Indeed, Walker showed little concern for the sea of protesters singing Twisted Sister's "We're Not Gonna Take It" outside his window Friday evening. Dressed in a navy suit and red tie, he shrugged off the chants for his resignation and the signs portraying him as a dictator.

"My last couple budget addresses (in Milwaukee County), I literally had protesters from the unions in the chambers standing up during my speech holding signs. . . . I had people catcalling and the whole bit; I'm used to it," he said in an interview in his spacious Capitol office, with its dark wood furniture and tightly drawn burgundy blinds.

"Obviously these guys have a right to be heard, but this is still a small fraction of the percentage of all state and local government workers," he said. "I can't let these voices overpower the voices of the millions of other taxpayers I represent."

Asked whether his experiences with unions as county executive had influenced his bill to curb state employee benefits and put tight restrictions on their collective-bargaining rights - the same measure that brought the chanting masses to his doorstep - he didn't hesitate.

"Absolutely," he said. "Totally."

During his eight-year tenure in Milwaukee County, Walker never raised property taxes. He cut the county workforce by 20 percent, improved its bond rating and gave back hundreds of thousands of dollars of his own salary as part of the effort to trim spending. But he also saw his relations with local unions deteriorate.

Union leaders say Walker never negotiated in good faith and had a singular solution to every budget problem: cut. Under his watch, the county privatized public jobs, laid off workers and placed others on furlough.

"The guy's a one-trick pony. His playbook is very limited," said Rich Abelson, executive director of AFSCME District Council 48, Milwaukee's largest union. "The result of that is an absolute devastation of the programs and services in Milwaukee County."

Abelson said the union filed multiple lawsuits against Walker over the years for unfair labor practices, and the relationship continued to sour as Walker kept "cutting wages and benefits for working people."

Walker argued that collective bargaining was the biggest hurdle to balancing the budget and that unions had little incentive to give ground because they almost always prevailed in arbitration. He said that the cuts he proposed were intended to prevent layoffs and accused union leaders of being uninterested in compromise.

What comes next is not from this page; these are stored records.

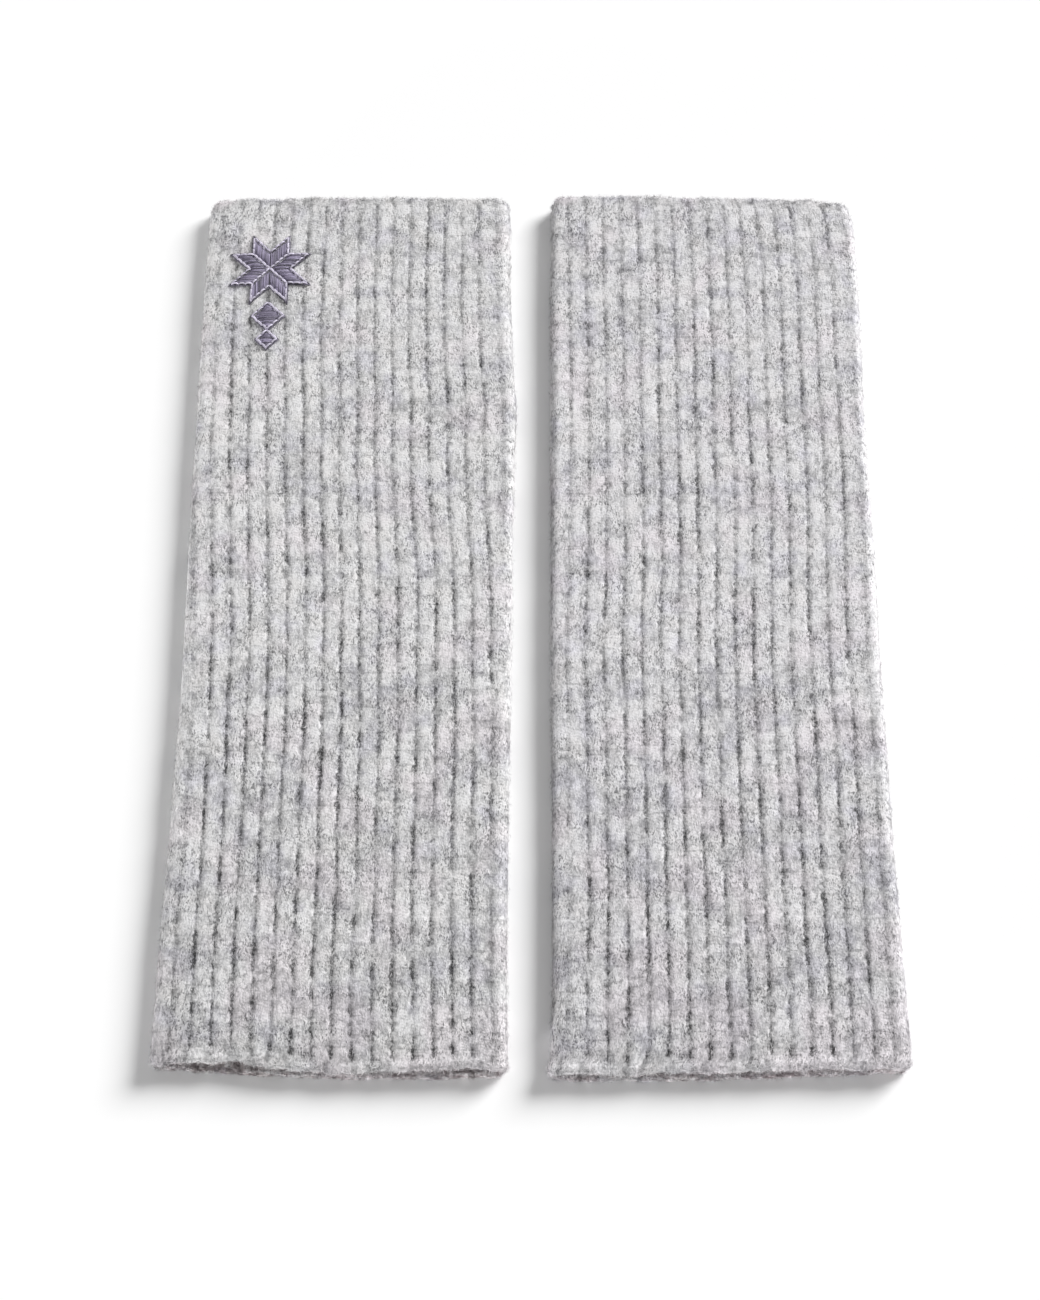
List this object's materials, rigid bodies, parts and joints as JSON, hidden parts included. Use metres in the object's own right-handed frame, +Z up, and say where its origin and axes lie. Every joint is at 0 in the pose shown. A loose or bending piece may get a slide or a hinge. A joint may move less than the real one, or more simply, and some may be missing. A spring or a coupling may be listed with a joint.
{
  "type": "pair of fingerless rib-knit gloves (wrist warmers)",
  "caption": "Pair of straight fingerless gloves, each a rib-knit wool tube with bound-off edges, laid flat side by side.",
  "frame": {"origin": "bottom centre of the pair as it lies, on the surface that it rests on", "axes": "+X across the pair towards the right glove, +Y along the tubes away from the viewer, +Z up out of the surface"},
  "size_m": [0.1947, 0.2716, 0.0073],
  "materials": {
    "left_wool": "light heather-grey fulled wool rib knit with a soft fuzzy surface",
    "right_wool": "light heather-grey fulled wool rib knit with a soft fuzzy surface"
  },
  "bodies": {
    "root": {"left_glove": "left_wool", "right_glove": "right_wool"}
  },
  "joints": []
}
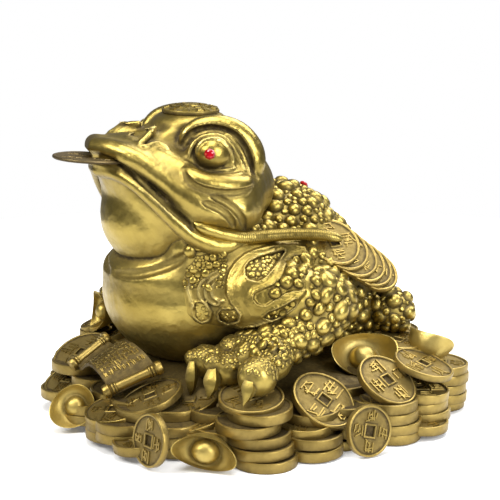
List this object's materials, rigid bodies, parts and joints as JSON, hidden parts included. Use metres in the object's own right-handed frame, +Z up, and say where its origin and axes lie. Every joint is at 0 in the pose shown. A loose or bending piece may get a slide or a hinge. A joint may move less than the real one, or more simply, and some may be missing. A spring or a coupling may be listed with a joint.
{
  "type": "money toad figure",
  "caption": "Cast brass toad with upturned head, warty back and rope whiskers, sitting on a round heap of coins and ingots, a loose holed coin in its mouth and small red stones for eyes.",
  "frame": {"origin": "on the table under the middle of the figure's bounding box", "axes": "+Z up, the toad faces -Y, its left side is +X"},
  "size_m": [0.204, 0.2074, 0.1424],
  "materials": {
    "brass": "burnished brass with dark patina in the recesses",
    "coin_brass": "dull stamped brass",
    "red_stone": "faceted red glass stone, polished"
  },
  "bodies": {
    "root": {"toad_casting": "brass", "mouth_coin": "coin_brass", "eye_stone_left": "red_stone", "eye_stone_right": "red_stone", "back_stone_1": "red_stone", "back_stone_2": "red_stone", "back_stone_3": "red_stone", "back_stone_4": "red_stone", "back_stone_5": "red_stone", "back_stone_6": "red_stone", "back_stone_7": "red_stone"}
  },
  "joints": []
}
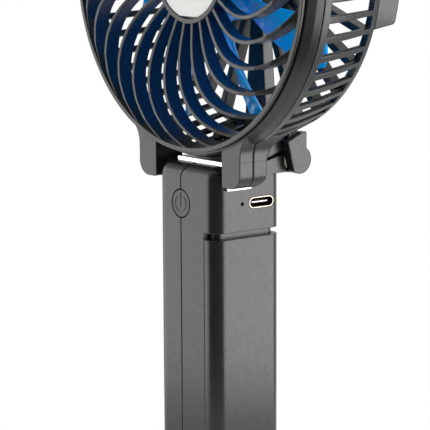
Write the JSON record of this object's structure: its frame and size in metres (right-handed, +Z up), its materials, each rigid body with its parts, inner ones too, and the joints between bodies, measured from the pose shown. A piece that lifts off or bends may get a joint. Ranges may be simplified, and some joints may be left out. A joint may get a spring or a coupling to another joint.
{
  "type": "handheld fan",
  "caption": "Handheld battery fan with a round caged head that folds back on a pinned hinge over a rectangular grip with a push button, charging socket and side battery cover.",
  "frame": {"origin": "middle of the handle's flat foot", "axes": "+Z up the handle towards the head, front of the fan at -Y, +X to the right seen from the front"},
  "size_m": [0.1098, 0.0422, 0.2149],
  "materials": {
    "shell_plastic": "fine moulded texture",
    "grille_plastic": "satin moulded",
    "housing_plastic": "satin moulded",
    "blade_plastic": "bright blue, semi-gloss",
    "badge_plastic": "pale satin",
    "button_plastic": "fine moulded texture",
    "strap_steel": "bright satin",
    "bright_steel": "machined",
    "socket_steel": "drawn, plated",
    "dark_plastic": "plain",
    "light_lens": "clear, dark",
    "washer_plastic": "plain",
    "cell_wrap": "shrink film",
    "contact_metal": "plated",
    "board_laminate": "solder resist",
    "magnet_ferrite": "ground",
    "can_steel": "plated",
    "winding_core": "wound copper over laminations",
    "lead_wire": "insulated wire"
  },
  "bodies": {
    "handle": {"left_shell": "shell_plastic", "right_shell": "shell_plastic", "shell_screws": "bright_steel", "latch_strap": "strap_steel", "friction_washers": "washer_plastic", "battery_cell": "cell_wrap", "battery_spring": "contact_metal", "battery_plate": "contact_metal", "main_board": "board_laminate", "board_parts": "dark_plastic", "tact_switch": "dark_plastic", "charge_light": "light_lens", "usb_port": "socket_steel", "usb_tongue": "dark_plastic"},
    "head": {"front_grille": "grille_plastic", "hub_badge": "badge_plastic", "rear_housing": "housing_plastic", "rear_feet": "housing_plastic", "hinge_pin": "bright_steel", "ear_screws": "bright_steel", "motor_can": "can_steel", "motor_magnets": "magnet_ferrite", "motor_end_bell": "dark_plastic", "motor_screws": "bright_steel", "motor_cover": "housing_plastic", "motor_leads": "lead_wire"},
    "rotor": {"impeller": "blade_plastic", "motor_shaft": "bright_steel", "motor_armature": "winding_core"},
    "button": {"power_button": "button_plastic"},
    "cover": {"battery_cover": "shell_plastic"}
  },
  "joints": [
    {"name": "head_fold", "type": "hinge", "parent": "handle", "child": "head", "pos_m": [0, 0.017, 0.10375], "axis": [-1, 0, 0], "range_deg": [0, 180]},
    {"name": "rotor_spin", "type": "hinge", "parent": "head", "child": "rotor", "pos_m": [0, -0.01305, 0.16], "axis": [0, 1, 0], "continuous": true},
    {"name": "power_press", "type": "slide", "parent": "handle", "child": "button", "axis": [0, 1, 0], "range_m": [0, 0.0004], "stiffness_N_per_m": 40, "springref_m": -0.001},
    {"name": "cover_release", "type": "slide", "parent": "handle", "child": "cover", "axis": [1, 0, 0], "range_m": [0, 0.03]}
  ]
}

"If I could go after . . . the pension and health-care contribution, I could have avoided layoffs; I could have avoided other service cuts," he said. "But because of the way the law is, local governments just can't do that."

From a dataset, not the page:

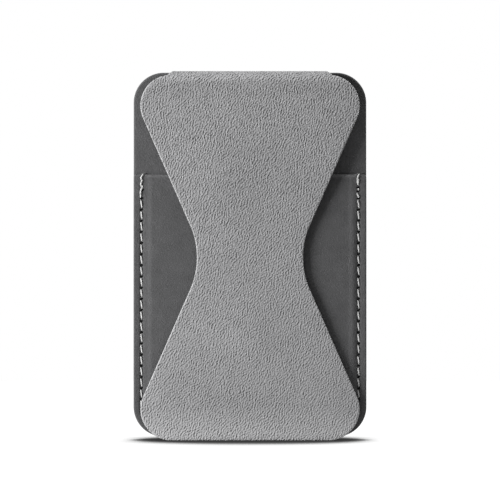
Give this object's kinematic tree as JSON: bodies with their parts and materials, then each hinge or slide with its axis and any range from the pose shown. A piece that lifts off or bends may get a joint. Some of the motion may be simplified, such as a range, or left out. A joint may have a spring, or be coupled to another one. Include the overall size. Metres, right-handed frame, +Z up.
{
  "type": "magnetic phone card holder",
  "caption": "Slim leather card holder that clings to the back of a phone by a magnet ring, with an hourglass front flap that folds out as a stand.",
  "frame": {"origin": "centre of the magnet ring, on the back face that lies on the phone", "axes": "+Y out of the back face into the phone, +Z up to the hinged top edge, +X across the holder; the front and its flap face -Y"},
  "size_m": [0.0644, 0.0069, 0.102],
  "materials": {
    "light_leather": "light grey, fine wrinkled grain, matt",
    "dark_leather": "dark grey, smooth, matt",
    "microfibre": "dark grey suede-like microfibre",
    "fibreboard": "pressed fibre stiffener board",
    "steel": "thin cold-rolled sheet",
    "magnet": "nickel-plated sintered magnet",
    "thread": "pale grey twisted polyester thread"
  },
  "bodies": {
    "body": {"back_skin": "microfibre", "front_skin": "dark_leather", "magnet_board": "fibreboard", "magnet_yoke": "steel", "ring_magnet_01": "magnet", "ring_magnet_02": "magnet", "ring_magnet_03": "magnet", "ring_magnet_04": "magnet", "ring_magnet_05": "magnet", "ring_magnet_06": "magnet", "ring_magnet_07": "magnet", "ring_magnet_08": "magnet", "ring_magnet_09": "magnet", "ring_magnet_10": "magnet", "ring_magnet_11": "magnet", "ring_magnet_12": "magnet", "ring_magnet_13": "magnet", "ring_magnet_14": "magnet", "ring_magnet_15": "magnet", "ring_magnet_16": "magnet", "alignment_magnet": "magnet", "card_shield": "steel", "pocket_welt_left": "dark_leather", "pocket_welt_right": "dark_leather", "pocket_welt_bottom": "dark_leather", "pocket_lining": "microfibre", "pocket_panel": "dark_leather", "closing_strike_plate": "steel", "stand_strike_plate": "steel", "pocket_seam_thread": "thread", "hinge_ledge": "fibreboard", "hinge_strap": "light_leather"},
    "flap_root": {"flap_root_leather": "light_leather", "top_crease_leather": "light_leather"},
    "upper_leaf": {"upper_leaf_leather": "light_leather", "upper_leaf_board": "fibreboard", "upper_leaf_lining": "microfibre", "waist_crease_leather": "light_leather"},
    "lower_leaf": {"lower_leaf_leather": "light_leather", "lower_leaf_board": "fibreboard", "lower_leaf_lining": "microfibre", "flap_magnet_left": "magnet", "flap_magnet_middle": "magnet", "flap_magnet_right": "magnet", "thumb_lip_hem": "light_leather"}
  },
  "joints": [
    {"name": "flap_swing", "type": "hinge", "parent": "body", "child": "flap_root", "pos_m": [0, -0.00582, 0.03232], "axis": [-1, 0, 0], "range_deg": [0, 120], "deforming": ["hinge_strap"]},
    {"name": "stand_fold", "type": "hinge", "parent": "flap_root", "child": "upper_leaf", "pos_m": [0, -0.0066, 0.0277], "axis": [-1, 0, 0], "range_deg": [0, 60], "deforming": ["top_crease_leather"]},
    {"name": "waist_crease", "type": "hinge", "parent": "upper_leaf", "child": "lower_leaf", "pos_m": [0, -0.0066, -0.01815], "axis": [-1, 0, 0], "range_deg": [-114, 0], "deforming": ["waist_crease_leather"]}
  ],
  "couplings": [
    {"joint": "waist_crease", "follows": "stand_fold", "ratio": -1.888}
  ]
}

Walker, a native of Colorado Springs, spent his formative years in a small town 60 miles south of Madison, called Delavan, where his father served as pastor at the Baptist church. He became an Eagle Scout and idolized Ronald Reagan.

He attended Marquette University but left just shy of a degree to take a marketing job with the American Red Cross, making him the first Wisconsin governor in more than half a century not to have a college degree.

At 25, he won election to the state Assembly and served for nine years. But in 2002, Milwaukee County Executive Tom Ament, a Democrat, resigned in the wake of a county pension fund scandal, and Walker became the rare Republican to win office in the area by vowing to clean up the mess.

Friends and foes alike describe Walker as hardworking and amiable, a devoted husband and father of two teenage sons. They also call him a gifted and ambitious politician who has never strayed from his conservative ideals.

"He was tea party before there was a tea party. He's always been ideologically pure," said Mordecai Lee, a University of Wisconsin-Milwaukee political science professor who sparred with Walker on a weekly television show during his Assembly days. "He would do whatever it took not to raise taxes. He never wavered, never doubted."

Lee said Walker's repeated success at the polls, even in Democratic strongholds, came as no surprise. He preached fiscal conservatism but also campaigned on his own frugality, noting that he packed ham-and-cheese sandwiches for lunch and drove a weathered Saturn.

"Scott Walker is the Republican Obama - he's likable, he's nice, so voters saw that [side] rather than the very ideological Republican," Lee said. "He's one of the most impressive politicians I've ever seen."

On Friday evening at the Capitol, Walker remained true to the portrait painted by supporters and detractors alike - calm and composed even during the tensest moments but utterly unwavering and unapologetic in his views.

Guards stood outside every entrance to the governor's office. Walker talked about finding time to watch "American Idol" with his wife the previous night. The crowds outside chanted, "Kill the bill!" Walker talked about texting with his sons throughout the day. "They've been following this. They're intrigued," he said.

Outside, the sun was setting. The crowd sang "We Shall Overcome." The Rev. Jesse L. Jackson had arrived to fire up the tens of thousands of protesters in their fifth day of demonstrations.

Inside, the governor prepared to slip quietly out of the Capitol and head 80 miles north to welcome home members of a National Guard unit from Iraq, a brief and welcome respite from the budget battles.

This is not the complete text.